Just finished Alan Bennett's excellent novella 'The Uncommon Reader' - a (presumably!) fictional account of what follows when the Queen develops an all-consuming passion for reading, books and authors. Funny, a little subversive and well worth a read, particularly for the wonderful slights Bennett puts in the Queen's mouth for politicians of all stripes. Highly recommended.A small example. The learning and intellect of our senior politicians if often compared to unfavourably to that of their early or mid-twentieth century predecessors - the usual implication being that with one of two exceptions, Parliament is stuffed with uneducated careerists with next to no knowledge of history and how it impacts on their brief. Their knowledge is limited to what they've been briefed on rather than a store of learning borne of personal reading or education.

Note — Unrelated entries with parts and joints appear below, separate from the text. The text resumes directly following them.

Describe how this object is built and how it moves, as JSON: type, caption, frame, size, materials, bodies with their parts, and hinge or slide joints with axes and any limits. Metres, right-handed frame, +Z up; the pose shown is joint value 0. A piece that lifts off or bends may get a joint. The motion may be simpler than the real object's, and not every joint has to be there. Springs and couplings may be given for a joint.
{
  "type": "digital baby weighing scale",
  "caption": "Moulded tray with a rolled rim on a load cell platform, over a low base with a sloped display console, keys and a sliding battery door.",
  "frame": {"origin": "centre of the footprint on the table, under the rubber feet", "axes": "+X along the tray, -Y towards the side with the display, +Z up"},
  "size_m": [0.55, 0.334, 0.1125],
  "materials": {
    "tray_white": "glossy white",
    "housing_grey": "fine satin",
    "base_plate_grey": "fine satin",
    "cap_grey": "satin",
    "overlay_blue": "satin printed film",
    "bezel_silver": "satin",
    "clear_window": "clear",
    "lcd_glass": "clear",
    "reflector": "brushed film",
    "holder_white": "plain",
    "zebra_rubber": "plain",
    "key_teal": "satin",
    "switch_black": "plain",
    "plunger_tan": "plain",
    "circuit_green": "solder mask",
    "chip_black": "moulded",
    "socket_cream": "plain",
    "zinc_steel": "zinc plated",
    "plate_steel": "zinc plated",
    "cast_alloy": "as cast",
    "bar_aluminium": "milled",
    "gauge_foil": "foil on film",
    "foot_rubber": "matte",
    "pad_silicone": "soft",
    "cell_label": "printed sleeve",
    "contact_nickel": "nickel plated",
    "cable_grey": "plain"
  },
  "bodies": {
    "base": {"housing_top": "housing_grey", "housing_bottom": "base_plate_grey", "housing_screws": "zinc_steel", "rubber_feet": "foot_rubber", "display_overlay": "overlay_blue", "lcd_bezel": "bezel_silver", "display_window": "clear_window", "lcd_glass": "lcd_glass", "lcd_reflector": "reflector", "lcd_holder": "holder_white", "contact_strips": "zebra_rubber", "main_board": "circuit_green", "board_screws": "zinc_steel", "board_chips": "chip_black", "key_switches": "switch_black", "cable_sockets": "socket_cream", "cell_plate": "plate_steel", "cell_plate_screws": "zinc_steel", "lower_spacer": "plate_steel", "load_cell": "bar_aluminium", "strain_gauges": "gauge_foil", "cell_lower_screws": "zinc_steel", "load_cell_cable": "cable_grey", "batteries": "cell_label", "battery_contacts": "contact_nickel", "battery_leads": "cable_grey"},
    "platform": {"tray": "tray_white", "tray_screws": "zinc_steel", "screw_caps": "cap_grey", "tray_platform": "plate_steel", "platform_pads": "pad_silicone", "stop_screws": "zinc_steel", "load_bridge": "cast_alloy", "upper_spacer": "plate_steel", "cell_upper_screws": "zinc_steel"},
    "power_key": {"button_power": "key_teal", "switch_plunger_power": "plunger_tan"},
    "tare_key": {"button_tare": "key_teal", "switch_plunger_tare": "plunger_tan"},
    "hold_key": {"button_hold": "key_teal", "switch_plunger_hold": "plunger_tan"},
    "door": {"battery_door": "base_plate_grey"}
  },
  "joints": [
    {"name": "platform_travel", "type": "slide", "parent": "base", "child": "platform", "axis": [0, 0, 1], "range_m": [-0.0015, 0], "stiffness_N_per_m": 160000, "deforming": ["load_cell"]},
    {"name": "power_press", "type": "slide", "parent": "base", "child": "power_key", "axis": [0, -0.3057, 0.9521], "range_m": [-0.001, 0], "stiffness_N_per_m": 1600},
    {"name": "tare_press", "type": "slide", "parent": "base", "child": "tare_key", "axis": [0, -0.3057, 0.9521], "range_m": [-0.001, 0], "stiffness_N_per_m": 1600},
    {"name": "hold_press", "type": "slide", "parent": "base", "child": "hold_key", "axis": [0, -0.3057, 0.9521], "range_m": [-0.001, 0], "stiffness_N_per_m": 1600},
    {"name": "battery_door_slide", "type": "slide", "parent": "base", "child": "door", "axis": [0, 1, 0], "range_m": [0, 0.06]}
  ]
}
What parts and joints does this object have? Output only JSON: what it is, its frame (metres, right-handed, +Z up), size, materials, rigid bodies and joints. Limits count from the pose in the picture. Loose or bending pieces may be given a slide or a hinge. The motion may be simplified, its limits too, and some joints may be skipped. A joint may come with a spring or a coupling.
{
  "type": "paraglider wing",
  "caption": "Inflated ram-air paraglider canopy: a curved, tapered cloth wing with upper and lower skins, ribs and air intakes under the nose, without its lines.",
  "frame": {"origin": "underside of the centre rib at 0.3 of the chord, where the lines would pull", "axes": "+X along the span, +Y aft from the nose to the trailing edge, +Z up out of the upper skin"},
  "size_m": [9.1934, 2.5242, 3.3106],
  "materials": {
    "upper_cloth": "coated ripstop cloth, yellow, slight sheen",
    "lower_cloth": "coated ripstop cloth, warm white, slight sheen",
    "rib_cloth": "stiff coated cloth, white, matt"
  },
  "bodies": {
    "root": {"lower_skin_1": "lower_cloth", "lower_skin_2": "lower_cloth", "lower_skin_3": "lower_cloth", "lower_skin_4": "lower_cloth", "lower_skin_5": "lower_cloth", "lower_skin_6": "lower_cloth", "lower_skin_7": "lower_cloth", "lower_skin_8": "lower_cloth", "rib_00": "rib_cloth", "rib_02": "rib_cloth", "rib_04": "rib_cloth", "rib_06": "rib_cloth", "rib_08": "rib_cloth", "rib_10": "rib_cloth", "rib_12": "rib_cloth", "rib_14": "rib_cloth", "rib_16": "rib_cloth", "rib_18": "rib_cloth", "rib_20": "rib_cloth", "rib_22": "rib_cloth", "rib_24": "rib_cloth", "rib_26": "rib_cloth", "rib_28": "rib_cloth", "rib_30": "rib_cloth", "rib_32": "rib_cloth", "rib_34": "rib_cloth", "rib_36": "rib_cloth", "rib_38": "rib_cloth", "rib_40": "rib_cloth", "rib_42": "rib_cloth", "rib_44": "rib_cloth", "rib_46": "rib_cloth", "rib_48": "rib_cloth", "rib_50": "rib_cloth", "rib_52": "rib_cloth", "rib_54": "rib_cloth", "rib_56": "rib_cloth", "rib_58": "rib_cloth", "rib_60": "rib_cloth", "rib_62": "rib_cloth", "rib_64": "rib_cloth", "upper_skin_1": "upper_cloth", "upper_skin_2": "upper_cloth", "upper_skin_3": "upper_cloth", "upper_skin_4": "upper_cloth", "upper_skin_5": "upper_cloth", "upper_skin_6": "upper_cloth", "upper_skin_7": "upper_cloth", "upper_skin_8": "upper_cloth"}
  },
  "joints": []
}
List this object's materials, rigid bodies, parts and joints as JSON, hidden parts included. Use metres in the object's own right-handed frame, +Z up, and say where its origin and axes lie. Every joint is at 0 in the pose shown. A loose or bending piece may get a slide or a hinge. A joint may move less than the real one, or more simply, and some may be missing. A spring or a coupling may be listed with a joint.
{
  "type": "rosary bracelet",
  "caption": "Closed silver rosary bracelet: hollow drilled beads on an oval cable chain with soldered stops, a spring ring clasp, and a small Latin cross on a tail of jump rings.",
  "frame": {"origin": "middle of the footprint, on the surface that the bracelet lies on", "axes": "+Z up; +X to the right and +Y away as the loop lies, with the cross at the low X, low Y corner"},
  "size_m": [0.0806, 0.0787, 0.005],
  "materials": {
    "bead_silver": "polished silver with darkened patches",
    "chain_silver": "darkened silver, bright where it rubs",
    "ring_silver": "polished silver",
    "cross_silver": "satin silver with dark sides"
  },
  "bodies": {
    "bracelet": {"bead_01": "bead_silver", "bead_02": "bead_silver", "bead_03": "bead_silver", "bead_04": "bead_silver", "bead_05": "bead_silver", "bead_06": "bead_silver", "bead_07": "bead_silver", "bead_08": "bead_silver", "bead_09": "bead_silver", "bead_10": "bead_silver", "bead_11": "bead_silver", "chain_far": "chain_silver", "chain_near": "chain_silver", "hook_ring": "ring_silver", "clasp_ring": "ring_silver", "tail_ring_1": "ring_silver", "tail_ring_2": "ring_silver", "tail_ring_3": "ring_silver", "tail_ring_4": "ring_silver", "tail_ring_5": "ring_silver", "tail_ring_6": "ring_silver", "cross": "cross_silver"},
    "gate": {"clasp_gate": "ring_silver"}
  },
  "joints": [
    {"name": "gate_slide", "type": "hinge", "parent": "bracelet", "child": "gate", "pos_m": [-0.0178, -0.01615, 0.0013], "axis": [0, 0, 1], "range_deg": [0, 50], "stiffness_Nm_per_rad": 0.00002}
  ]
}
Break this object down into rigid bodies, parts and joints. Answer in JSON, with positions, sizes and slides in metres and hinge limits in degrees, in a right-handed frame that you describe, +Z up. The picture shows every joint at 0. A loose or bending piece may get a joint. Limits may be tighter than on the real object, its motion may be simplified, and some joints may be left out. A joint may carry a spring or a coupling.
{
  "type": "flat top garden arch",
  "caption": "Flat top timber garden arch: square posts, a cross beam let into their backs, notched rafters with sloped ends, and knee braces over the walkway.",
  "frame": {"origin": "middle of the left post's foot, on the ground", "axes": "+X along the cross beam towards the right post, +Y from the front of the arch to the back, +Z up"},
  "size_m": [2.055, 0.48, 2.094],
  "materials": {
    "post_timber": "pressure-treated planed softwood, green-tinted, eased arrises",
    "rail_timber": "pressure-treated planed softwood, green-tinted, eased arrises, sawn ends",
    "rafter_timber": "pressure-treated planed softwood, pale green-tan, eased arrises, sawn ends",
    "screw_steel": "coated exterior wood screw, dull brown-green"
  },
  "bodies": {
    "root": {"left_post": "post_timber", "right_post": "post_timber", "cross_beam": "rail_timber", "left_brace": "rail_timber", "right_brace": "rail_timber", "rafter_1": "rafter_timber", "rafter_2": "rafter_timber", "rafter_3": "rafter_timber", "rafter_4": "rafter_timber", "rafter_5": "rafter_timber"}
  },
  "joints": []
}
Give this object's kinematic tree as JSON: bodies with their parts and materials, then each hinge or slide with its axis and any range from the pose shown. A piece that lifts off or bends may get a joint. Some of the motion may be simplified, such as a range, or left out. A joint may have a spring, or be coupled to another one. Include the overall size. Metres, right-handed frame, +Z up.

There's an episode in the book when the Queen mentions to an aide her regret at having met so many authors in the past when she knew very little about their work:
'But ma'am must have been briefed surely?' the aide replies.
'Of course,' said the Queen, 'but briefing is not reading. In fact it is the antithesis of reading. Briefing is terse, factual and to the point. Reading is untidy, discursive and perpetually inviting. Briefing closes down a subject, reading opens it up'
In other words - briefing makes few, if any, intellectual demands on the recipient. Perhaps that's why Ministers like it so.